Seymour woman sentenced to federal prison for fraud

A Jackson County woman will be serving prison time for defrauding a small Seymour business.

United States Attorney Josh Minkler on Friday announced that 44-year-old Angela Kincaid, of Seymour, was sentenced to 41 months in federal prison by U.S. District Court Chief Judge Richard L. Young.

“Fraud cannot, and will not, be tolerated, especially fraud by company insiders,” said Minkler. “When greed drives a person to abuse a position of trust and defraud his or her employer, especially a small family business, that person will be prosecuted by my office to the fullest extent of the law.”

Minkler said, and the court agreed, that Kincaid used her position as bookkeeper to conceal and perpetrate her theft from her employer, a small family manufacturing business. Just one month after starting as bookkeeper, Minkler says that Kincaid began cutting company checks to herself by forging the company president’s signature. In total, he says that Kincaid forged over 170 checks and stole over $625,000, which she spent largely on personal luxuries, such as second and third homes, cars, vacations, jewelry, NFL football tickets, musical instruments and over 35 firearms.
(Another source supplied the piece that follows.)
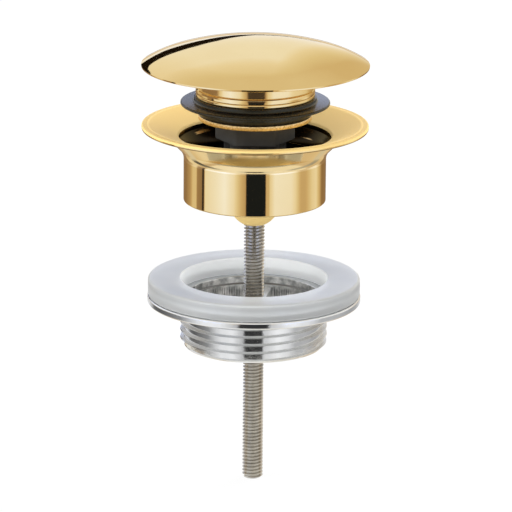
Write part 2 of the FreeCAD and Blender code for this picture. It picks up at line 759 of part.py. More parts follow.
def outlet_body():
    """Flanged outlet with the trap thread outside and a threaded hub on ribs inside."""
    relief_r = THREAD_R - RELIEF_DEPTH
    shell = turned(
        (OUTLET_BORE_R, OUTLET_TOP_Z),
        (OUTLET_FLANGE_R - OUTLET_FLANGE_EDGE, OUTLET_TOP_Z),
        (OUTLET_FLANGE_R, OUTLET_TOP_Z - OUTLET_FLANGE_EDGE),
        (OUTLET_FLANGE_R, THREAD_TOP_Z + OUTLET_FLANGE_EDGE),
        (OUTLET_FLANGE_R - OUTLET_FLANGE_EDGE, THREAD_TOP_Z),
        (relief_r, THREAD_TOP_Z),
        (relief_r, THREAD_TOP_Z - RELIEF_HEIGHT),
        (THREAD_R, THREAD_TOP_Z - RELIEF_HEIGHT - RELIEF_DEPTH),
        (THREAD_R, THREAD_END_Z + THREAD_CHAMFER),
        (THREAD_R - THREAD_CHAMFER, THREAD_END_Z),
        (OUTLET_STEP_R, THREAD_END_Z),
        (OUTLET_STEP_R, OUTLET_STEP_Z),
        (OUTLET_BORE_R, OUTLET_STEP_Z),
    )
    hub_end = OUTLET_HUB_TOP_Z - OUTLET_HUB_HEIGHT
    hub = turned(
        (SCREW_BORE_R, hub_end),
        (OUTLET_HUB_R - OUTLET_HUB_EDGE, hub_end),
        (OUTLET_HUB_R, hub_end + OUTLET_HUB_EDGE),
        (OUTLET_HUB_R, OUTLET_HUB_TOP_Z - OUTLET_HUB_EDGE),
        (OUTLET_HUB_R - OUTLET_HUB_EDGE, OUTLET_HUB_TOP_Z),
        (SCREW_BORE_R, OUTLET_HUB_TOP_Z),
    )
    rib_inner = (SCREW_BORE_R + OUTLET_HUB_R) / 2
    rib_outer = OUTLET_STEP_R + AIR_GAP
    rib_low = OUTLET_RIB_TOP_Z - OUTLET_RIB_HEIGHT
    ribs = [
        bar(rib_inner, rib_outer, OUTLET_RIB_WIDTH, rib_low, OUTLET_RIB_TOP_Z, angle)
        for angle in spread(OUTLET_RIB_COUNT, OUTLET_RIB_START_DEG)
    ]
    return shell.fuse([hub, *ribs]).removeSplitter()


PARTS = [
    flange_cup,
    centre_screw,
    cartridge_core,
    core_lid,
    core_o_ring,
    cam_ring,
    cam_pins,
    plunger,
    return_spring,
    seal_nut,
    seal_retainer,
    lip_seal,
    seal_washer,
    plug_neck,
    cap_stud,
    cap_boss,
    dome_cap,
    ring_gasket,
    outlet_body,
]

os.makedirs("parts", exist_ok=True)
for make in PARTS:
    shape = make()
    name = make.__name__
    print(name, "valid" if shape.isValid() else "not valid", f"{shape.Volume:.1f} mm3")
    shape.exportStep(f"parts/{name}.step")
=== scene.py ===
"""Looks of the pop up basin waste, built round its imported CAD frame. Metres, +Z up."""

from math import cos, pi, radians, sin, sqrt, tan

import bmesh
import bpy
from mathutils import Matrix, Quaternion, Vector


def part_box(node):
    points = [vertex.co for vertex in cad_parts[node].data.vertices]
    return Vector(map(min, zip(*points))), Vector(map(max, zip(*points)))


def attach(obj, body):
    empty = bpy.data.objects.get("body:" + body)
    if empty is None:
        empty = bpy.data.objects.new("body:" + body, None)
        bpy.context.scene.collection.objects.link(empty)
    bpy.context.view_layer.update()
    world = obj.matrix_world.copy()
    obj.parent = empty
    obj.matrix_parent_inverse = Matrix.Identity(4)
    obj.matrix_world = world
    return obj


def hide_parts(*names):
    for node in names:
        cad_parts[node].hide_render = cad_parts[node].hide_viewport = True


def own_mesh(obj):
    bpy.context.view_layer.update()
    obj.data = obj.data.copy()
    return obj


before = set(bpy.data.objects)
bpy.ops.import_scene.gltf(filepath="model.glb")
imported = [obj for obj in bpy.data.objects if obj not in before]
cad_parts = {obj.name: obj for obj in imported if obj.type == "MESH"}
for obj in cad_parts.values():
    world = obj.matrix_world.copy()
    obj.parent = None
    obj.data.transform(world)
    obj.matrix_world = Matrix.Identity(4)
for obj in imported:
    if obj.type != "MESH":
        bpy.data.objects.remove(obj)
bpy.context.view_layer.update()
scene = bpy.context.scene
MM = 0.001


# Camera: a long lens a little above the waste, turned a hair round its own axis as the
# photograph is.
view_height = radians(15.4)
view_distance = 1280 * MM
view_target = Vector((0.54, 0, -37.4)) * MM
look = Vector((0, cos(view_height), -sin(view_height)))
camera = bpy.data.objects.new("camera", bpy.data.cameras.new("camera"))
camera.data.sensor_width = 36
camera.data.lens = 316.4
camera.location = view_target - look * view_distance
camera.rotation_mode = "QUATERNION"
camera.rotation_quaternion = look.to_track_quat("-Z", "Y") @ Quaternion((0, 0, 1), radians(0.45))
camera.data.clip_start = 0.01
camera.data.clip_end = 50
scene.collection.objects.link(camera)
scene.camera = camera
scene.view_settings.view_transform = "Standard"


# Light: an even white studio. What the camera, the metal and the clear ring see of it is
# plain white, and what lights the piece is a little lower, so that the lamps give it shape.
def node(tree, kind, **values):
    """Shader node with its inputs set by name."""
    made = tree.nodes.new(kind)
    for name, value in values.items():
        name = name.replace("_", " ")
        if name in made.inputs:
            made.inputs[name].default_value = value
        else:
            setattr(made, name.replace(" ", "_"), value)
    return made


def seen_directly(tree):
    """1 for the rays that show the background itself: camera, glossy and transmission."""
    path = tree.nodes.new("ShaderNodeLightPath")
    total = path.outputs["Is Camera Ray"]
    for ray in ("Is Glossy Ray", "Is Transmission Ray"):
        add = node(tree, "ShaderNodeMath", operation="ADD", use_clamp=True)
        tree.links.new(total, add.inputs[0])
        tree.links.new(path.outputs[ray], add.inputs[1])
        total = add.outputs[0]
    return total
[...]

Minkler says that Kincaid used her position as bookkeeper, and the trust and authority that the company’s managers afforded her, to conceal her fraud. He adds that she made numerous false entries in the company’s accounting ledger that omitted any reference to the checks she cut to herself. In addition, upon learning that the company engaged an outside auditor to review its books and compare them to bank records, Kincaid manipulated copies of the bank records in a way that completely concealed her embezzlement, said Minkler.

The U.S. Attorney’s Office says that when the company’s bank account ran low, due to her theft, she created a false email account and impersonated a company official to authorize the bank to replenish the company’s checking account from its line of credit. Minkler says that, not only did Kincaid steal the company’s cash, but her actions also put it several hundred thousand dollars in debt.

According to Assistant United States Attorney Nick Linder, who prosecuted this case for the government, Kincaid must make full restitution to the victim company, as well as serve three years of supervised release once she is released from prison.